*Aim*
Output the lines below exactly, please, from the first line until the line with "import Module from", counting both.

— BEGIN Data lines —

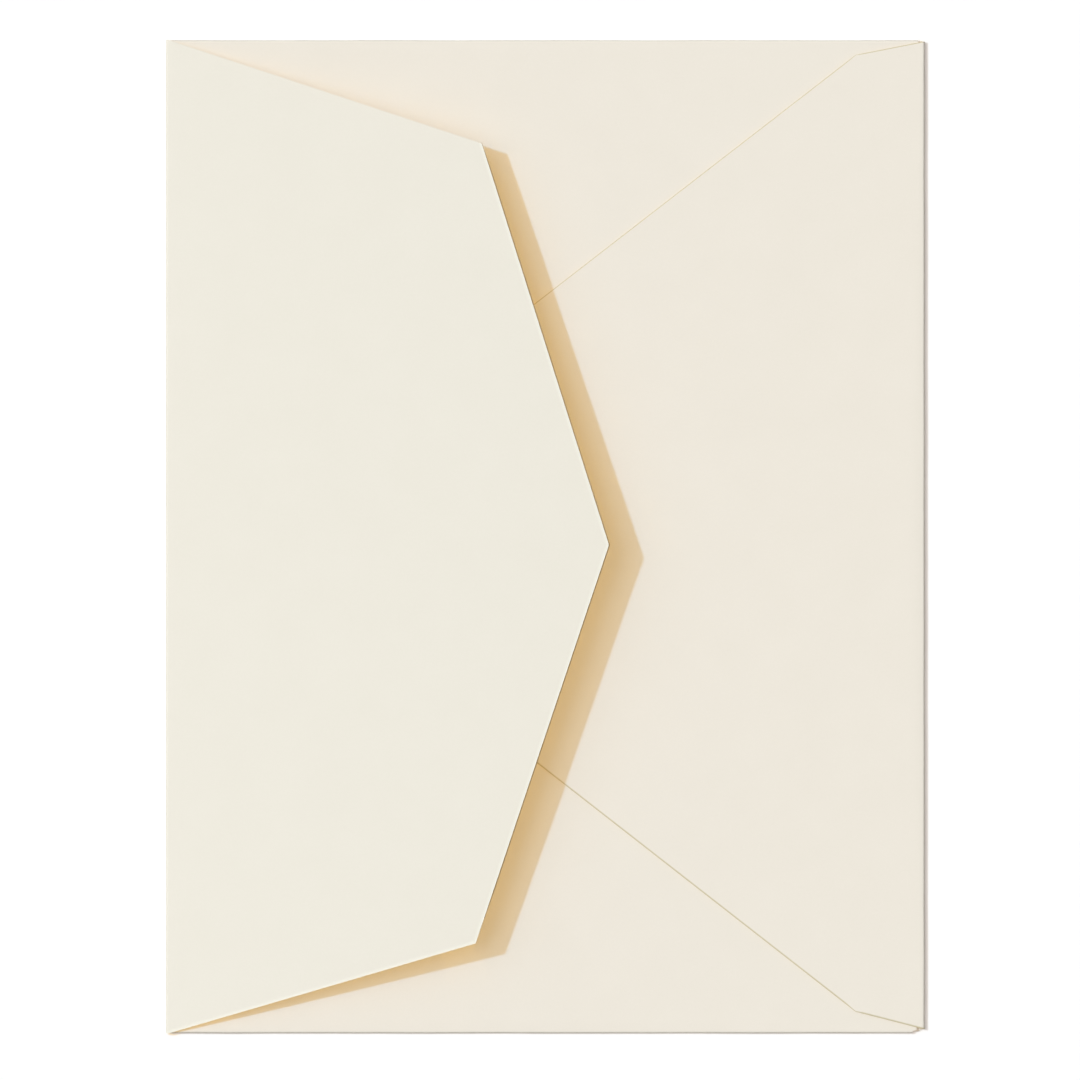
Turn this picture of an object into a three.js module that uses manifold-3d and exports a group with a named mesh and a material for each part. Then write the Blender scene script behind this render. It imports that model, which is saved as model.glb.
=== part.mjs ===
// A greeting card envelope that lies on its front, with its pointed closure flap half lifted.
// It is one die-cut sheet of paper: a front panel, two side flaps folded in, a bottom flap
// glued over them, and the closure flap. The pocket between the layers is open at the throat.
//
// Millimetres, +Z up. The closure flap's fold (the top fold) lies at -X and the bottom fold at
// +X, and both run along Y. The side folds lie at +Y (upper) and -Y (lower). The origin is on
// the table, below the middle of the envelope.

import * as THREE from "three";
import { mergeVertices } from "three/addons/utils/BufferGeometryUtils.js";
import Module from "manifold-3d";

// Finished size, over the folds
const ENVELOPE_WIDTH = 111.65; // top fold to bottom fold
const ENVELOPE_LENGTH = 146.05; // side fold to side fold

// Paper and the stack of layers
const PAPER = 0.15; // thickness of the sheet
const POCKET_HEIGHT = 0.28; // air between the front panel and the side flaps
const GLUE_BITE = 0.01; // how far the glued layers press into each other
const FLAP_CLEARANCE = 0.15; // air between the side flaps and the closure flap at its fold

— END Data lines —

*Reply to the exercise*
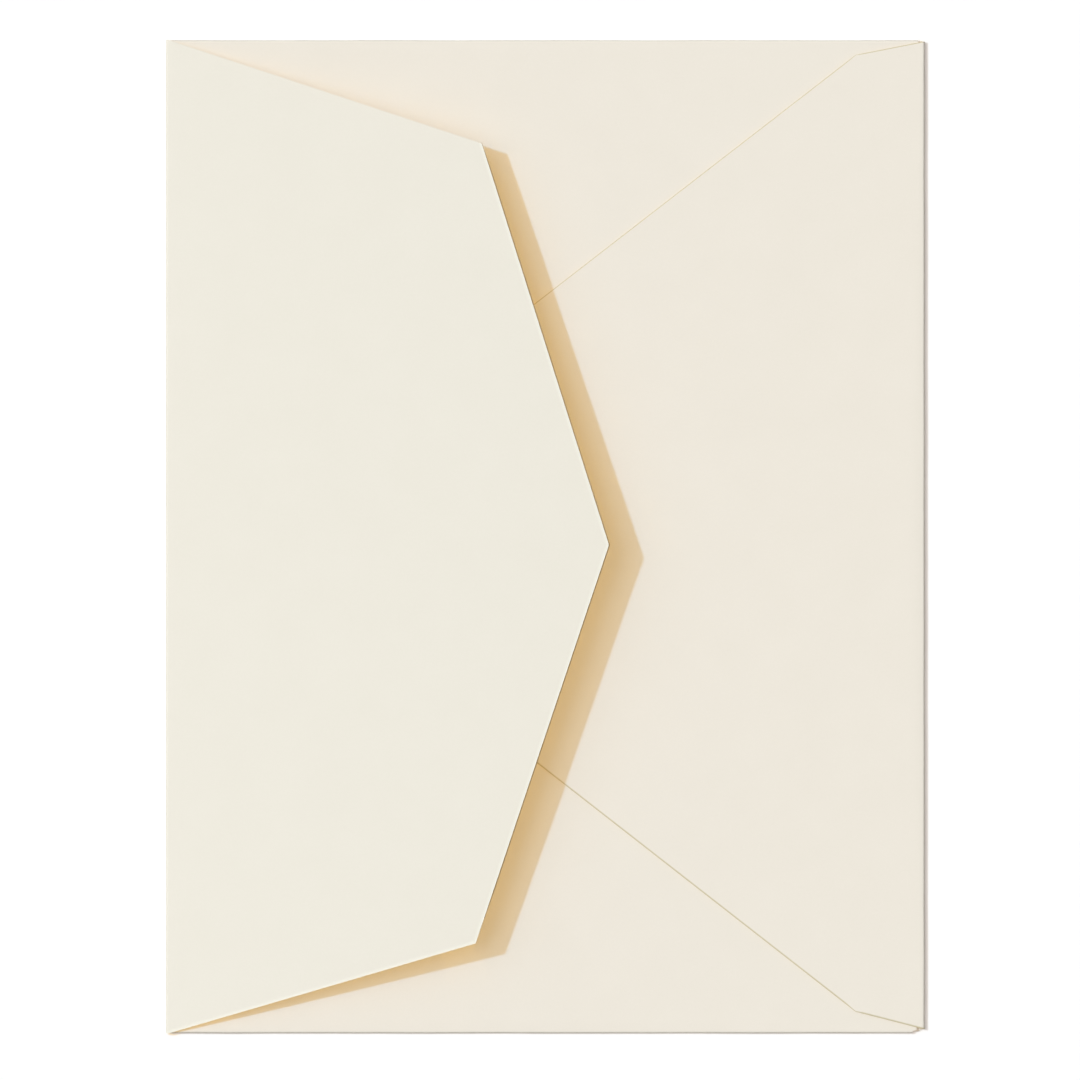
Turn this picture of an object into a three.js module that uses manifold-3d and exports a group with a named mesh and a material for each part. Then write the Blender scene script behind this render. It imports that model, which is saved as model.glb.
=== part.mjs ===
// A greeting card envelope that lies on its front, with its pointed closure flap half lifted.
// It is one die-cut sheet of paper: a front panel, two side flaps folded in, a bottom flap
// glued over them, and the closure flap. The pocket between the layers is open at the throat.
//
// Millimetres, +Z up. The closure flap's fold (the top fold) lies at -X and the bottom fold at
// +X, and both run along Y. The side folds lie at +Y (upper) and -Y (lower). The origin is on
// the table, below the middle of the envelope.

import * as THREE from "three";
import { mergeVertices } from "three/addons/utils/BufferGeometryUtils.js";
import Module from "manifold-3d";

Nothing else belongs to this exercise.